I was able to confirm that my toolbox would consist of:
- Buzzsprout for podcast hosting, distribution to all podcasting platforms, audiogram creation and automatic podcast website creation and maintenance…. although
- Podpage – provides a more enhanced, automated, website with the ability to add extra pages, such as this blog, a guest sign up form and integration with email marketing contact form to allow me to build a contact list to send newsletters. I recommend it so much, here's a referral: https://www.podpage.com/?via=danny
- Convertkit – for email marketing to build up a community and let them know when new episodes are released as well as other activities in the future, such as events
- Auphonic – for artificial intelligence driven mastering of the audio track including smart adaptive levelling, perfect loudness and true peak targeting, audio sweetening (filtering, noise, hiss and hum reduction) and optimisation for spoken word. Actually this function is now available as a service from Buzzsprout (for a few dollars more)
- Descript for a truly inventive, artificial intelligence powered, text driven audio editor with automatic speaker identification and transcription.
- Canva – for creating all the cover art and social media visual content
- Zoom – for recording the interviews
- Youtube audio library - Choosing music with the appropriate use rights was pretty hard but an hour with my musically gifted daughter listening to the first 5 seconds of over a hundred tracks we were able to find this great piece, Buddha by Kontekst https://soundcloud.com/kontekstmusic/buddha
- Audacity - a free technically complex tool, to remove the first few bars of my chosen track and blend it into an intro.
- Blue Yeti Nano - my trusty semi-professional microphone that I treated myself to when I was awarded the #1 CIO title as I knew I was going to be involved in a great number of on-line interviews given the pandemic.

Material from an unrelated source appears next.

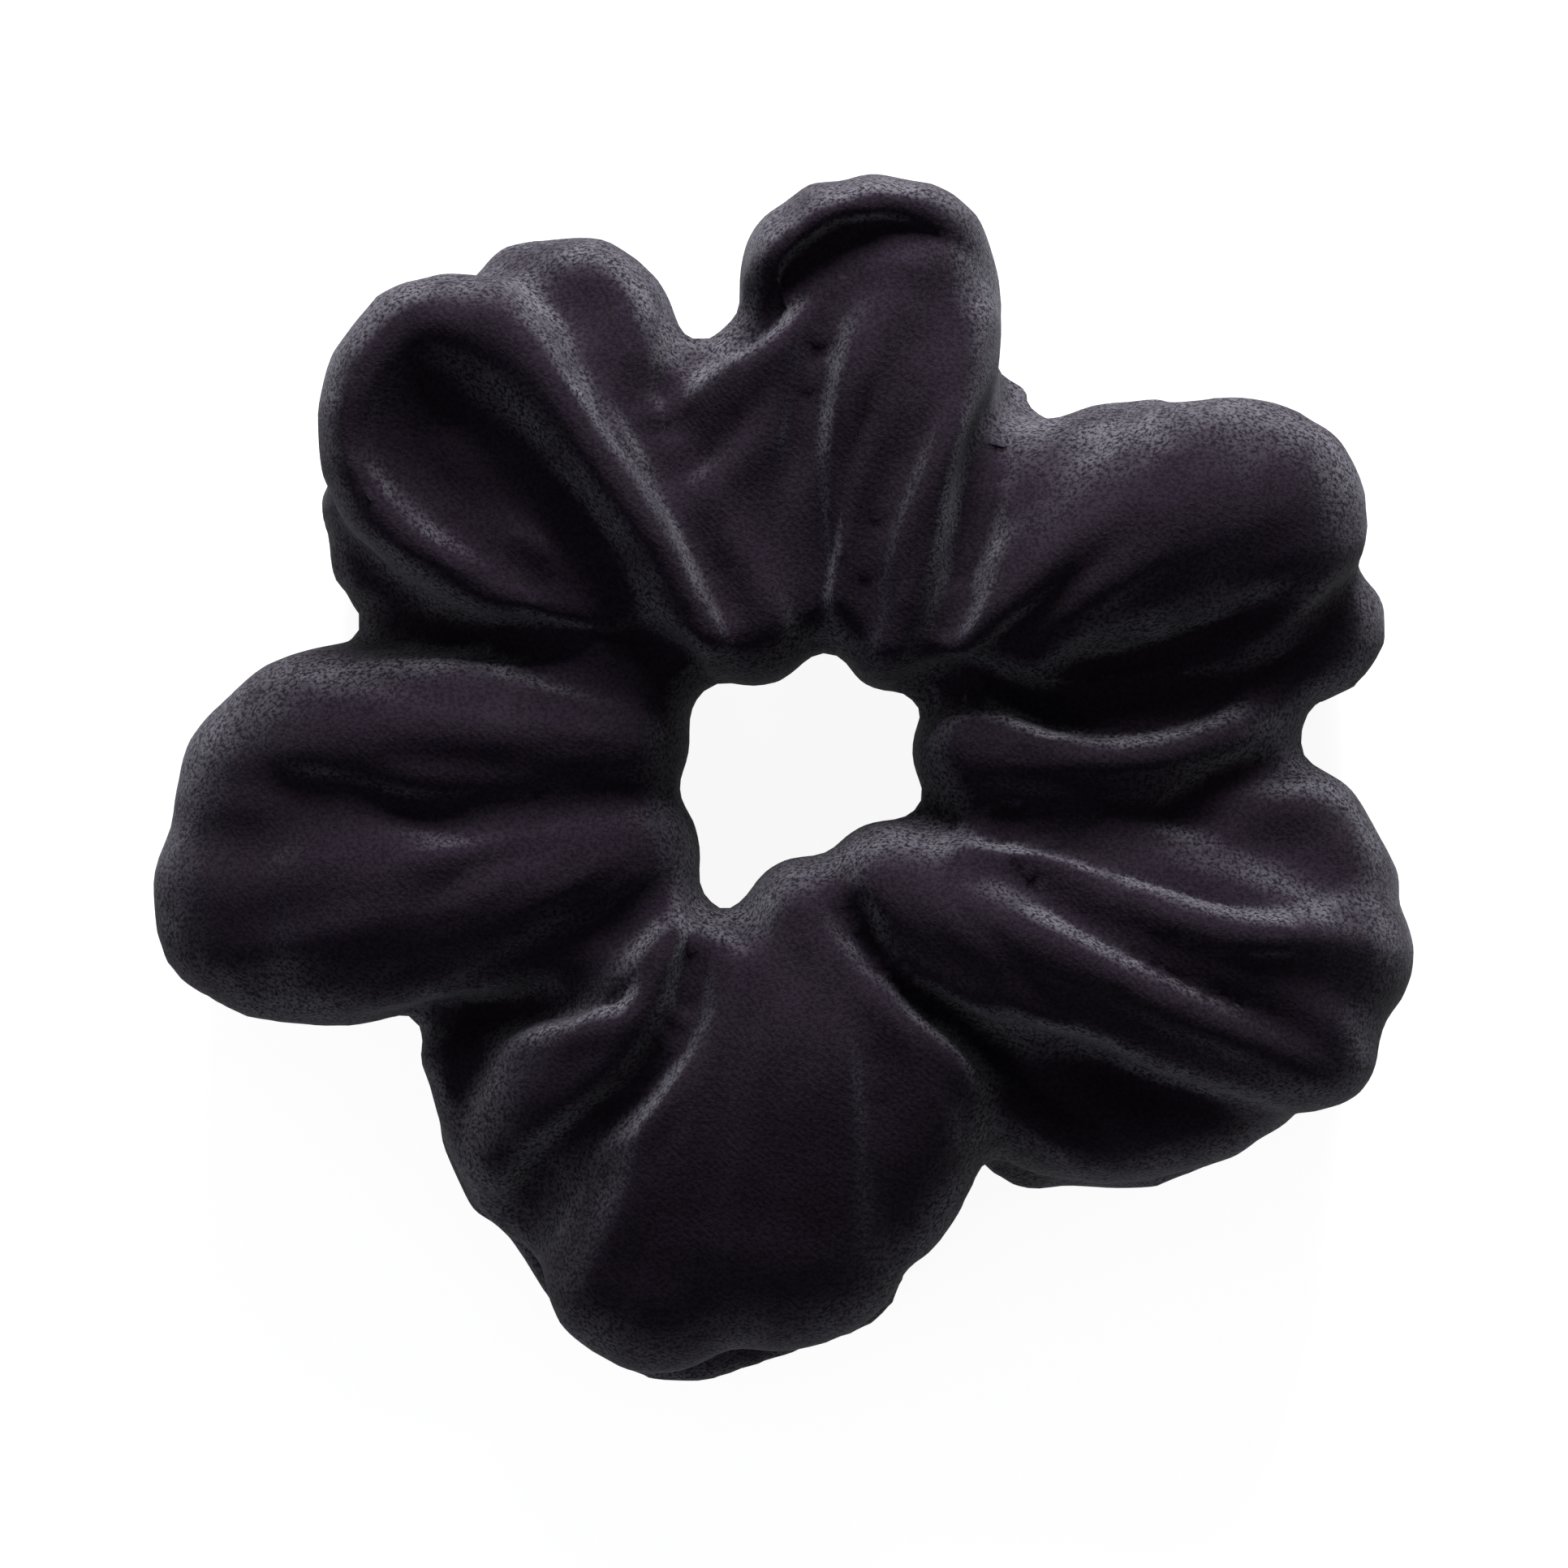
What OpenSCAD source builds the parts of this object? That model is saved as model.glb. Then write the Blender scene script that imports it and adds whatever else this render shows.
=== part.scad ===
// Velvet scrunchie: a gathered velvet tube with a sewn elastic loop inside it.
// Millimetres, +Z up. The origin is the centre of the hair opening, on the surface the scrunchie lies on.
// The loop is parted at x = 0 into a left and a right half. They draw apart along X as the elastic stretches.

/* [Velvet tube] */
// Reach of the largest puff, from the centre of the hair opening
puff_reach = 62; // [56:1:68]
// Height of the tallest puff when the scrunchie lies flat
puff_height = 36; // [30:1:42]
// Width of the hair opening, between facing gathers
opening_d = 21; // [16:1:26]
// Thickness of the velvet, pile included
velvet_t = 1.2; // [0.8:0.1:1.6]

/* [Elastic loop] */
// Diameter of the relaxed loop, to the middle of the elastic
loop_d = 50; // [46:1:54]
// Width of the flat elastic
elastic_w = 6; // [4:0.5:8]
// Thickness of the flat elastic
elastic_t = 1.2; // [0.8:0.1:1.6]
// Length over which the two ends of the elastic lap
lap_l = 12; // [10:1:16]

/* [Thread] */
// Diameter of the sewing thread, as a swept round
thread_d = 0.6; // [0.4:0.1:0.8]
// Length of one stitch in the elastic's lap
stitch_l = 1.6; // [1.2:0.1:2]

/* [Hidden] */

// Outer outline, anticlockwise: [angle, share of puff_reach, share of puff_height].
// Puffs and the notches between them, each one point, with two or three for a broad puff.
OUTLINE = [
    [2, 0.70, 0.72],
    [20, 0.93, 0.95], [40, 0.85, 0.92],
    [56, 0.63, 0.72],
    [85, 0.92, 1.00],
    [108, 0.64, 0.70],
    [117, 0.88, 0.85], [132, 0.93, 0.97], [150, 0.87, 0.90],
    [164, 0.75, 0.72],
    [173, 0.94, 0.90], [184, 1.00, 1.00], [203, 0.88, 0.90],
    [212, 0.71, 0.68],
    [226, 0.83, 0.78], [243, 0.87, 0.88], [259, 0.97, 0.95], [284, 0.86, 0.85],
    [294, 0.71, 0.70],
    [320, 0.98, 0.95], [345, 0.96, 0.96]
];

velvet_color = [0.09, 0.075, 0.10];
elastic_color = [0.08, 0.08, 0.085];
thread_color = [0.05, 0.045, 0.055];

opening_r = opening_d / 2;
loop_r = loop_d / 2;
// The left and right halves stand this far apart when the loop is relaxed
part_gap = 0.3;
// Angle between the cross-sections along the ring
ring_step = 5;
// Points round one cross-section of the velvet, and round one of thread
section_n = 20;
thread_n = 8;
// A cross-section is an oval whose middle is below half its height, cut flat where it lies on the surface
section_mid = 0.42;
// Clear space between thread and velvet
thread_clear = 0.3;
// Where the tube's ends are sewn together, and where the elastic's ends lap
closing_a = 212;
lap_a = 190;
// Rows of stitches along the lap, and the height between them
lap_rows = [-1, 0, 1];
lap_row_h = 1.8;
lap_stitches = 5;
// The loop lies level, in the middle of the tube where its puffs are low
low_puff = 0.85;
loop_z = section_mid * puff_height * low_puff;
// The lapped end sinks this far into the loop, so that the two are one piece
lap_weld = 0.05;
// Outer face of the lapped end, where the stitches lie
lap_face_r = loop_r + elastic_t / 2 + elastic_t;
lap_sweep = lap_l / loop_r * 180 / PI;

// Smooth step from 0 to 1
function ease(t) = (1 - cos(180 * t)) / 2;

// Column of OUTLINE at any angle, eased from one point to the next
function outline_at(angle, column) =
    let (
        turn = (angle % 360 + 360) % 360,
        n = len(OUTLINE),
        passed = [for (i = [0:n - 1]) if (OUTLINE[i][0] <= turn) i],
        i = len(passed) == 0 ? n - 1 : passed[len(passed) - 1],
        k = (i + 1) % n,
        span = (OUTLINE[k][0] - OUTLINE[i][0] + 360) % 360,
        t = ((turn - OUTLINE[i][0] + 360) % 360) / span
    )
    OUTLINE[i][column] + (OUTLINE[k][column] - OUTLINE[i][column]) * ease(t);

function reach_at(angle) = puff_reach * outline_at(angle, 1);
function height_at(angle) = puff_height * outline_at(angle, 2);
function middle_z(angle) = section_mid * height_at(angle);

// Point of the velvet's cross-section at one angle of the ring, lying inset inside the outer face
function section_point(angle, around, inset) =
    let (
        half_w = (reach_at(angle) - opening_r) / 2,
        middle_r = opening_r + half_w,
        half_h = height_at(angle) - middle_z(angle),
        r = middle_r + (half_w - inset) * cos(around),
        z = max(inset, middle_z(angle) + (half_h - inset) * sin(around))
    )
    [r * cos(angle), r * sin(angle), z];

// One ring of points at an angle of the loop: the outer face, then the inner face
function velvet_ring(angle) = concat(
    [for (j = [0:section_n - 1]) section_point(angle, j * 360 / section_n, 0)],
    [for (j = [0:section_n - 1]) section_point(angle, j * 360 / section_n, velvet_t)]
);

// The two triangles between points a, b of one ring and points c, d beside them
function two_triangles(a, b, c, d) = [[a, b, c], [b, d, c]];

// Skin between neighbouring rings of `size` points: `first` is its first point in a ring, `n` its count
function skin_faces(rings, size, first, n, flip) = [
    for (i = [0:rings - 2], j = [0:n - 1])
        let (
            a = i * size + first + j,
            b = i * size + first + (j + 1) % n
        )
        each flip ? two_triangles(b, a, b + size, a + size) : two_triangles(a, b, a + size, b + size)
];

// Band that closes the wall at one end, between the outer and the inner face
function wall_end_faces(start, n, flip) = [
    for (j = [0:n - 1])
        let (
            a = start + j,
            b = start + (j + 1) % n
        )
        each flip ? two_triangles(b, a, b + n, a + n) : two_triangles(a, b, a + n, b + n)
];

// Half of the velvet tube, one hollow wall from one parting face to the other
module velvet_half(from) {
    angles = [for (a = [from:ring_step:from + 180]) a];
    size = 2 * section_n;
    last = (len(angles) - 1) * size;
    polyhedron(
        points = [for (a = angles) each velvet_ring(a)],
        faces = concat(
            skin_faces(len(angles), size, 0, section_n, false),
            skin_faces(len(angles), size, section_n, section_n, true),
            wall_end_faces(0, section_n, true),
            wall_end_faces(last, section_n, false)
        )
    );
}

// Round thread swept through a list of rings, with its ends closed flat
module open_thread(rings) {
    last = (len(rings) - 1) * thread_n;
    polyhedron(
        points = [for (ring = rings) each ring],
        faces = concat(
            skin_faces(len(rings), thread_n, 0, thread_n, false),
            [[for (j = [0:thread_n - 1]) thread_n - 1 - j]],
            [[for (j = [0:thread_n - 1]) last + j]]
        )
    );
}

// Ring of thread points in the upright plane through the Z axis at one angle
function long_thread_ring(angle) =
    let (
        r = reach_at(angle) - velvet_t - thread_clear - thread_d / 2,
        z = middle_z(angle)
    )
    [for (j = [0:thread_n - 1])
        let (
            around = j * 360 / thread_n,
            out = r + thread_d / 2 * cos(around)
        )
        [out * cos(angle), out * sin(angle), z + thread_d / 2 * sin(around)]
    ];

// Half of the lockstitch that closes the long edges, inside the outer rim
module long_seam_half(from) {
    open_thread([for (a = [from:ring_step:from + 180]) long_thread_ring(a)]);
}

// Half of the flat elastic loop, standing on edge
module elastic_half(from) {
    rotate([0, 0, from])
        rotate_extrude(angle = 180, $fn = 96)
            translate([loop_r - elastic_t / 2, loop_z - elastic_w / 2])
                square([elastic_t, elastic_w]);
}

// Arc of a band on the lap: its inner radius, thickness, height, low edge and angles
module lap_arc(inner_r, thick, high, low_z, from, sweep) {
    rotate([0, 0, from])
        rotate_extrude(angle = sweep, $fn = 96)
            translate([inner_r, low_z])
                square([thick, high]);
}

module part_left() {
    translate([-part_gap / 2, 0, 0])
        children();
}

module part_right() {
    translate([part_gap / 2, 0, 0])
        children();
}

module velvet_tube_left() {
    color(velvet_color)
        part_left()
            velvet_half(90);
}

module velvet_tube_right() {
    color(velvet_color)
        part_right()
            velvet_half(-90);
}

// The left half holds the lap, where one end of the strip lies on the other
module elastic_loop_left() {
    color(elastic_color)
        part_left()
            union() {
                elastic_half(90);
                lap_arc(loop_r + elastic_t / 2 - lap_weld, elastic_t + lap_weld, elastic_w, loop_z - elastic_w / 2,
                    lap_a - lap_sweep / 2, lap_sweep);
            }
}

module elastic_loop_right() {
    color(elastic_color)
        part_right()
            elastic_half(-90);
}

module long_seam_thread_left() {
    color(thread_color)
        part_left()
            long_seam_half(90);
}

module long_seam_thread_right() {
    color(thread_color)
        part_right()
            long_seam_half(-90);
}

// Ring of stitching inside the tube, where its two ends are sewn to each other
module closing_seam_thread() {
    inset = velvet_t + thread_clear + thread_d / 2;
    path = [for (j = [0:section_n - 1]) section_point(closing_a, j * 360 / section_n, inset)];
    middle = [
        for (axis = [0:2])
            (max([for (p = path) p[axis]]) + min([for (p = path) p[axis]])) / 2
    ];
    side = [-sin(closing_a), cos(closing_a), 0];
    rings = [
        for (p = path)
            let (
                outward = (p - middle) / norm(p - middle)
            )
            [for (k = [0:thread_n - 1])
                let (
                    around = k * 360 / thread_n
                )
                p + thread_d / 2 * (cos(around) * outward - sin(around) * side)
            ]
    ];
    color(thread_color)
        part_left()
            polyhedron(
                points = [for (ring = rings) each ring],
                faces = [
                    for (i = [0:section_n - 1], j = [0:thread_n - 1])
                        let (
                            next = (i + 1) % section_n,
                            a = i * thread_n + j,
                            b = i * thread_n + (j + 1) % thread_n,
                            c = next * thread_n + j,
                            d = next * thread_n + (j + 1) % thread_n
                        )
                        each two_triangles(a, b, c, d)
                ]
            );
}

// Rows of straight stitches that hold the elastic's two ends together
module elastic_lap_stitches() {
    stitch_sweep = stitch_l / loop_r * 180 / PI;
    pitch = lap_sweep / lap_stitches;
    color(thread_color)
        part_left()
            for (row = lap_rows, i = [0:lap_stitches - 1])
                lap_arc(
                    lap_face_r,
                    thread_d / 2,
                    thread_d,
                    loop_z + row * lap_row_h - thread_d / 2,
                    lap_a - lap_sweep / 2 + (i + 0.5) * pitch - stitch_sweep / 2,
                    stitch_sweep
                );
}

velvet_tube_left();
velvet_tube_right();
elastic_loop_left();
elastic_loop_right();
long_seam_thread_left();
long_seam_thread_right();
closing_seam_thread();
elastic_lap_stitches();
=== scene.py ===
"""Velvet scrunchie: a puffed velvet tube, its elastic loop and its seams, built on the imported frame."""
import math

import bmesh
import bpy
from bpy.props import FloatProperty, FloatVectorProperty, IntProperty, PointerProperty
from mathutils import Matrix, Vector, noise
from mathutils.bvhtree import BVHTree
from mathutils.kdtree import KDTree


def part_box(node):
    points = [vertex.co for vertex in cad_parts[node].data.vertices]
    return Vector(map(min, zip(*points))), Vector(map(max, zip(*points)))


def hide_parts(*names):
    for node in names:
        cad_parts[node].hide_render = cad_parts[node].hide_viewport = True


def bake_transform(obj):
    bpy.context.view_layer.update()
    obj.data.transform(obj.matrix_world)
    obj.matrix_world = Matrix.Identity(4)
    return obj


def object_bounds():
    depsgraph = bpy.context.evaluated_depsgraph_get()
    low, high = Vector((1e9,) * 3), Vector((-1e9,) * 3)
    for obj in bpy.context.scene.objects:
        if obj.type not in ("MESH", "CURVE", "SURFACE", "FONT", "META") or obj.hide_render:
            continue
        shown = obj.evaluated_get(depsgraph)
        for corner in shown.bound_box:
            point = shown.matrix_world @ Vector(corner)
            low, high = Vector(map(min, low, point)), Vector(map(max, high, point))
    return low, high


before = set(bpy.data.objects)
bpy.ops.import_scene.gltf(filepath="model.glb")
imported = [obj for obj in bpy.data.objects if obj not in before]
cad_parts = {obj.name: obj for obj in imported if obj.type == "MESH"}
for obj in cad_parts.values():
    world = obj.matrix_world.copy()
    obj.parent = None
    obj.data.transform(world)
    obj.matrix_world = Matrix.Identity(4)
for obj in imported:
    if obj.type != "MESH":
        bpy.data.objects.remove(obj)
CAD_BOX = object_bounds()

bl_info = {
    "name": "Velvet Scrunchie",
    "version": (1, 0, 0),
    "blender": (4, 5, 0),
    "location": "View3D > Sidebar > Scrunchie",
    "description": "Builds a velvet scrunchie round its elastic loop",
    "category": "Add Mesh",
}

# The box round the left half of the velvet tube
TUBE_LOW, TUBE_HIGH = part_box("velvet_tube_left")

# Puff coordinates are millimetres on a scrunchie that reaches this far to the left of the opening's centre
LEFT_REACH = 62.15
MM = -TUBE_LOW[0] / LEFT_REACH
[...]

- Tonor microphone stand extension arm and pop filter – partly to ensure the mic was in a good position and partly because it looks great on screen when recording a podcast
- Audio-Technica ATH-M30X Headphones – to use when recording so the guest’s voice doesn’t leak into my audio stream and also to have a reasonable level of quality when playing back and editing the track.
I estimate that I will need at least 3 x the length of the podcast to review, edit, quality check, publish and promote. Given a presumed podcast length of under an hour I anticipate it will take four to five hours work per episode including making arrangements with guests, pre-interview discussions and planning. I am targeting a weekly release cadence so in order to reduce the weekly pressure I will aim to get 3 – 5 interviews recorded and produced as a buffer before launching.
My hope is that Sondership will grow into a multi-channel platform for people to share their experiences and journeys related to sonder, to inspire and encourage more people to pursue their social purpose. I am even hoping to launch an event in 2022 where a growing community can come together in person to share their stories and inspire each other.